Short exercise:
Starting at the line containing "return section.sketch", copy each line exactly, ending with the line containing "if empty is". Leave out everything else.

Data segment:
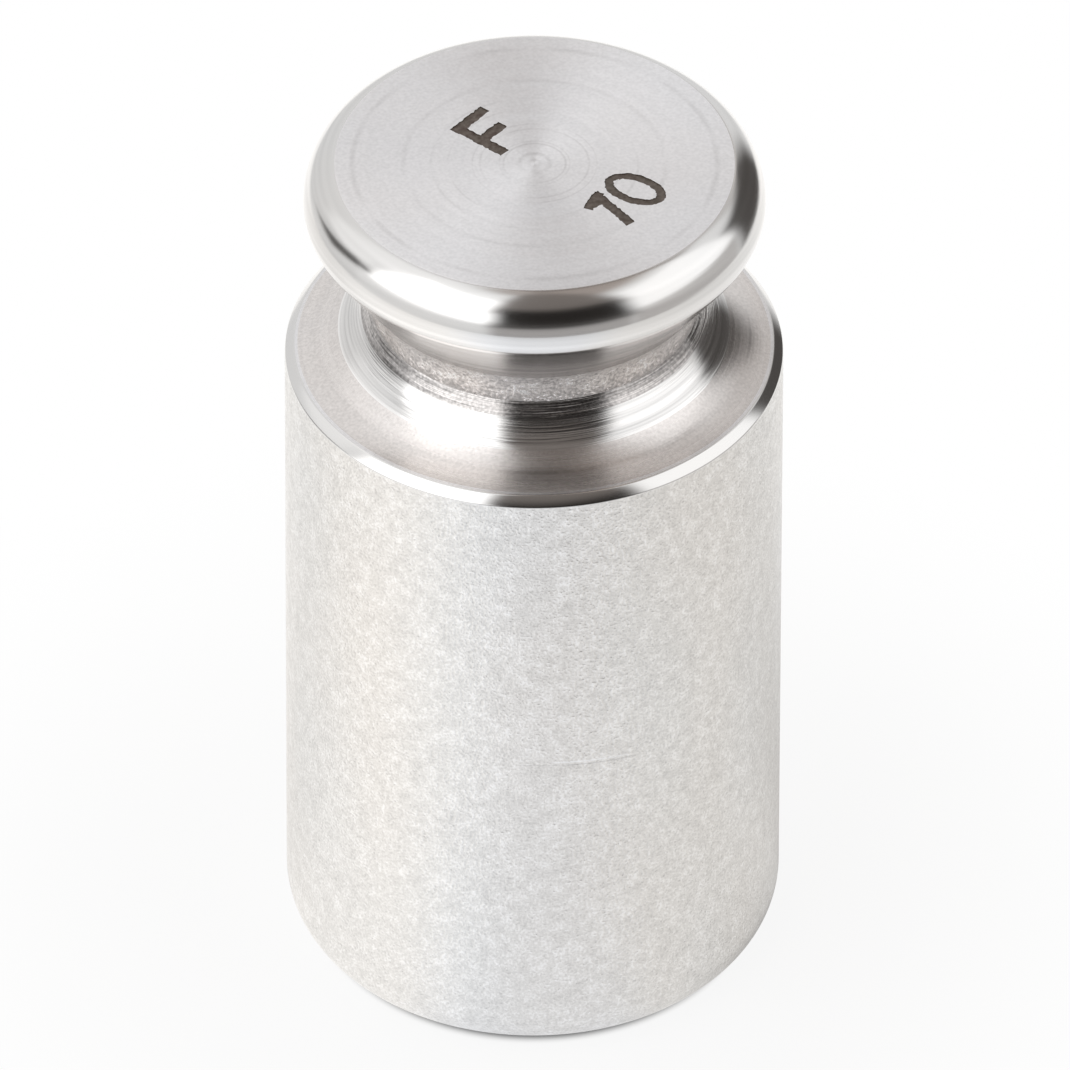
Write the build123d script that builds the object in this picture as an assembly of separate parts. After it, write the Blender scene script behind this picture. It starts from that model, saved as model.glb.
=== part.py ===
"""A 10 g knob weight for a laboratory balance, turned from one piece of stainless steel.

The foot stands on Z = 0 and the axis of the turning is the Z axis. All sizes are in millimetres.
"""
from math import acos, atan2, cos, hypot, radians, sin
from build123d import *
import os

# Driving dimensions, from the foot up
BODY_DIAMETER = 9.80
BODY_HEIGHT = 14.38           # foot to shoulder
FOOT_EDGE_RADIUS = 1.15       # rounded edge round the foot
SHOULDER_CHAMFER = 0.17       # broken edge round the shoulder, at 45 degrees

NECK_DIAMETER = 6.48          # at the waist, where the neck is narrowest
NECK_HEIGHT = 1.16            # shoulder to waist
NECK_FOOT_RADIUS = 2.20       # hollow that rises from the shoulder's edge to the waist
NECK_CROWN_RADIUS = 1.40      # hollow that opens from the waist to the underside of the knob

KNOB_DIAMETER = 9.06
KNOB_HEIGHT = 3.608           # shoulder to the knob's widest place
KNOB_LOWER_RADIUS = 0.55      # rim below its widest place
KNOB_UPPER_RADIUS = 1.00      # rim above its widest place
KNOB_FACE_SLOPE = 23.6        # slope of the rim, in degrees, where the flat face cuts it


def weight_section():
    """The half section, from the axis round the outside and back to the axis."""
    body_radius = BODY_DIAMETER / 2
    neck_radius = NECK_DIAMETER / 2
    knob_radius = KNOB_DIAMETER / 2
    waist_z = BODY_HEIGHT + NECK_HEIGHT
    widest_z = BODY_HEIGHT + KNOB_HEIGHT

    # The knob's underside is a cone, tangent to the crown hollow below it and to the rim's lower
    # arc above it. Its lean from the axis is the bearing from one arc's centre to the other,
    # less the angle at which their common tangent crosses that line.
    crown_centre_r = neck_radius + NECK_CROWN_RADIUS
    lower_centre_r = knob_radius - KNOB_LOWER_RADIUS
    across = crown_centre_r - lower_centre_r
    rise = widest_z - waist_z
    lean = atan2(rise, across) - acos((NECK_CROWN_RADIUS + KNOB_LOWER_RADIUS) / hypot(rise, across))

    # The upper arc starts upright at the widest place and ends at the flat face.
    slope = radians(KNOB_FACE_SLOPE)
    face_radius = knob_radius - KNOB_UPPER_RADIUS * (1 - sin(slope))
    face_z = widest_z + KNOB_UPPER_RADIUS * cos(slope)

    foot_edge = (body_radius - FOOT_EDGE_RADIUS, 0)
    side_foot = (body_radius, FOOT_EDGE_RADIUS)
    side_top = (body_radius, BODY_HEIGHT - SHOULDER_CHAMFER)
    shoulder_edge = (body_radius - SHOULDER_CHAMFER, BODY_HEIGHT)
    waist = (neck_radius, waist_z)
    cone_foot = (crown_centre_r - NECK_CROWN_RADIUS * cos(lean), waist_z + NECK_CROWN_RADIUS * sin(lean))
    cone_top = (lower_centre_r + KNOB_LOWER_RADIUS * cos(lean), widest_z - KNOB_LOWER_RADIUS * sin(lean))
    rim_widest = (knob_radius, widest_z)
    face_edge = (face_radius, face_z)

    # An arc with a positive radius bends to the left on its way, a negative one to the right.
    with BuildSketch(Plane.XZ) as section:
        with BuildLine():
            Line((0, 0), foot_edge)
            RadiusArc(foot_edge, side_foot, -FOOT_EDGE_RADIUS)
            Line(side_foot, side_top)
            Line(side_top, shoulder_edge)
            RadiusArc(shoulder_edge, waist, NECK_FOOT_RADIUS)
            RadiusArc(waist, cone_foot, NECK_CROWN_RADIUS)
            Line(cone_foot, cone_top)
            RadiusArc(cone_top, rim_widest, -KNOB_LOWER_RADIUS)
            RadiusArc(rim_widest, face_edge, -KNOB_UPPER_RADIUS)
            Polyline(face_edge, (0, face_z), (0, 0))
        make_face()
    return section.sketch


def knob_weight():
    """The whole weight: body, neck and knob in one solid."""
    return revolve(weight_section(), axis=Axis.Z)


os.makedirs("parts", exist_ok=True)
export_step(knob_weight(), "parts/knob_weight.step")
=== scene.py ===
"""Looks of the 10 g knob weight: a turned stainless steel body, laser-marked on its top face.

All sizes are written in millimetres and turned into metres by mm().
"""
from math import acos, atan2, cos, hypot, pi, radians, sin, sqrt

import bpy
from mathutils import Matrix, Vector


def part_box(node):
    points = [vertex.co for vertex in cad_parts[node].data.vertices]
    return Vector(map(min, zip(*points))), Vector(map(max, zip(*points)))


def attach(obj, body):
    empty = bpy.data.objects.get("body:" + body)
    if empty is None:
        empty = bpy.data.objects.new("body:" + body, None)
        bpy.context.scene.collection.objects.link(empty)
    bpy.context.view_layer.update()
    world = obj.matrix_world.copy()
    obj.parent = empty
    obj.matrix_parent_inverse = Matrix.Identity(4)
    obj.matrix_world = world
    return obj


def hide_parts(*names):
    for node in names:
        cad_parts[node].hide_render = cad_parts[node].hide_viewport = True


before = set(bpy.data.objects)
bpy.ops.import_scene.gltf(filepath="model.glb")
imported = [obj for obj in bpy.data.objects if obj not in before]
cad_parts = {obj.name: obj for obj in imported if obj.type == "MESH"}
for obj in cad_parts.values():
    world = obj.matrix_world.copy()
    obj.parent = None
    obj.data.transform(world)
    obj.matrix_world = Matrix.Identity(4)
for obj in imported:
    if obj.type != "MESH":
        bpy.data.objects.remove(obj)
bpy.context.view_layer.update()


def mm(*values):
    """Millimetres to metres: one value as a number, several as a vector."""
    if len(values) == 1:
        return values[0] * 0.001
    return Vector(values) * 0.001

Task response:
    return section.sketch


def knob_weight():
    """The whole weight: body, neck and knob in one solid."""
    return revolve(weight_section(), axis=Axis.Z)


os.makedirs("parts", exist_ok=True)
export_step(knob_weight(), "parts/knob_weight.step")
=== scene.py ===
"""Looks of the 10 g knob weight: a turned stainless steel body, laser-marked on its top face.

All sizes are written in millimetres and turned into metres by mm().
"""
from math import acos, atan2, cos, hypot, pi, radians, sin, sqrt

import bpy
from mathutils import Matrix, Vector


def part_box(node):
    points = [vertex.co for vertex in cad_parts[node].data.vertices]
    return Vector(map(min, zip(*points))), Vector(map(max, zip(*points)))


def attach(obj, body):
    empty = bpy.data.objects.get("body:" + body)
    if empty is None:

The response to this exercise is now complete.